▶ [COLLECTED DATA]
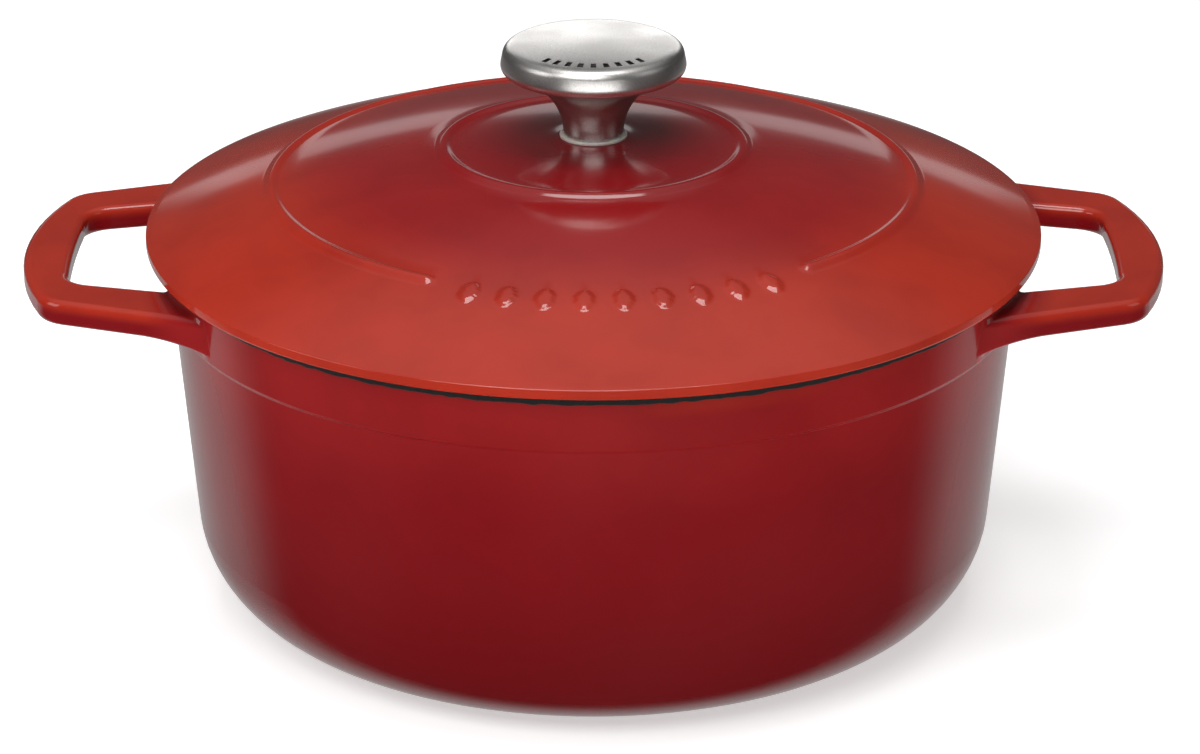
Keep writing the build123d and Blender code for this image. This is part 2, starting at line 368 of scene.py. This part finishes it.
def make_lock_washer():
    """A split spring washer: a flat ring cut through by a leaning slit."""
    washer = make_ring("spring_washer", LOCK_WASHER_BORE, lock_washer_high.x, lock_washer_low.z,
                       lock_washer_high.z, 0.15 * MM, 120)
    bpy.ops.object.select_all(action="DESELECT")
    middle = (lock_washer_low.z + lock_washer_high.z) / 2
    bpy.ops.mesh.primitive_cube_add(size=1, location=(0, 0, 0))
    saw = bpy.context.object
    bpy.ops.object.mode_set(mode="EDIT")
    bpy.ops.mesh.select_all(action="SELECT")
    bpy.ops.transform.resize(value=SLIT)
    bpy.ops.transform.rotate(value=SLIT_LEAN, orient_axis="Y", center_override=(0, 0, 0))
    bpy.ops.transform.translate(value=(*SLIT_PLACE, middle))
    bpy.ops.object.mode_set(mode="OBJECT")
    cut(washer, saw)
    smooth(washer, 30)
    return washer


def cut(piece, tool):
    """Cut a tool's shape out of a piece, and throw the tool away."""
    modifier = piece.modifiers.new("Cut", "BOOLEAN")
    modifier.operation = "DIFFERENCE"
    modifier.solver = "EXACT"
    modifier.object = tool
    bpy.ops.object.select_all(action="DESELECT")
    bpy.context.view_layer.objects.active = piece
    bpy.ops.object.modifier_apply(modifier=modifier.name)
    bpy.data.objects.remove(tool)


def make_screw():
    """The pan head screw: head and core turned, a cross recess cut, and a rolled thread wound on."""
    under_head = screw_low.z + HEAD_HEIGHT
    head = screw_high.x
    corners = [(0, screw_low.z, 0), (head * 0.55, screw_low.z, 0), (head, screw_low.z, HEAD_CROWN),
               (head, under_head, 0.25 * MM), (THREAD_ROOT, under_head, 0),
               (THREAD_ROOT, screw_high.z - 0.5 * MM, 0), (THREAD_ROOT - 0.5 * MM, screw_high.z, 0),
               (0, screw_high.z, 0)]
    screw = turn_piece("knob_screw_m6", outline(corners), 96)
    for turned in (0, 90):
        bpy.ops.object.select_all(action="DESELECT")
        bpy.ops.mesh.primitive_cube_add(size=1, location=(0, 0, 0))
        bit = bpy.context.object
        bpy.ops.object.mode_set(mode="EDIT")
        bpy.ops.mesh.select_all(action="SELECT")
        bpy.ops.transform.resize(value=RECESS)
        pick(bit, "FACE", lambda place: place.z > 2 * MM)
        bpy.ops.transform.resize(value=RECESS_TAPER)
        bpy.ops.mesh.select_all(action="SELECT")
        bpy.ops.transform.rotate(value=math.radians(turned), orient_axis="Z",
                                 center_override=(0, 0, 0))
        bpy.ops.transform.translate(value=(0, 0, screw_low.z))
        bpy.ops.object.mode_set(mode="OBJECT")
        cut(screw, bit)
    thread = wind_thread(under_head + 0.8 * MM, screw_high.z - 0.4 * MM)
    bpy.ops.object.select_all(action="DESELECT")
    thread.select_set(True)
    screw.select_set(True)
    bpy.context.view_layer.objects.active = screw
    bpy.ops.object.join()
    smooth(screw, 35)
    return screw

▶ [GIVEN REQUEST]
Restate the first line and every line after it, word for word, stopping once the line with "bpy.data.objects.remove(tool)" is done.

▶ [IN RESPONSE]
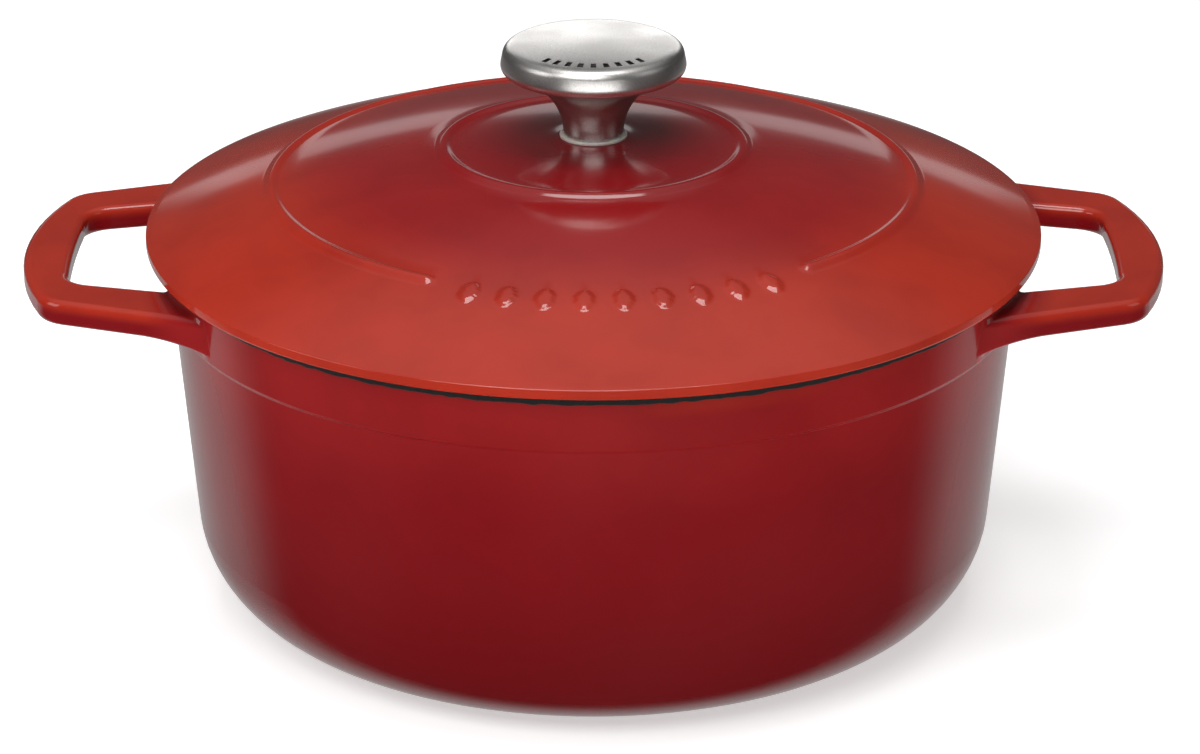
Keep writing the build123d and Blender code for this image. This is part 2, starting at line 368 of scene.py. This part finishes it.
def make_lock_washer():
    """A split spring washer: a flat ring cut through by a leaning slit."""
    washer = make_ring("spring_washer", LOCK_WASHER_BORE, lock_washer_high.x, lock_washer_low.z,
                       lock_washer_high.z, 0.15 * MM, 120)
    bpy.ops.object.select_all(action="DESELECT")
    middle = (lock_washer_low.z + lock_washer_high.z) / 2
    bpy.ops.mesh.primitive_cube_add(size=1, location=(0, 0, 0))
    saw = bpy.context.object
    bpy.ops.object.mode_set(mode="EDIT")
    bpy.ops.mesh.select_all(action="SELECT")
    bpy.ops.transform.resize(value=SLIT)
    bpy.ops.transform.rotate(value=SLIT_LEAN, orient_axis="Y", center_override=(0, 0, 0))
    bpy.ops.transform.translate(value=(*SLIT_PLACE, middle))
    bpy.ops.object.mode_set(mode="OBJECT")
    cut(washer, saw)
    smooth(washer, 30)
    return washer


def cut(piece, tool):
    """Cut a tool's shape out of a piece, and throw the tool away."""
    modifier = piece.modifiers.new("Cut", "BOOLEAN")
    modifier.operation = "DIFFERENCE"
    modifier.solver = "EXACT"
    modifier.object = tool
    bpy.ops.object.select_all(action="DESELECT")
    bpy.context.view_layer.objects.active = piece
    bpy.ops.object.modifier_apply(modifier=modifier.name)
    bpy.data.objects.remove(tool)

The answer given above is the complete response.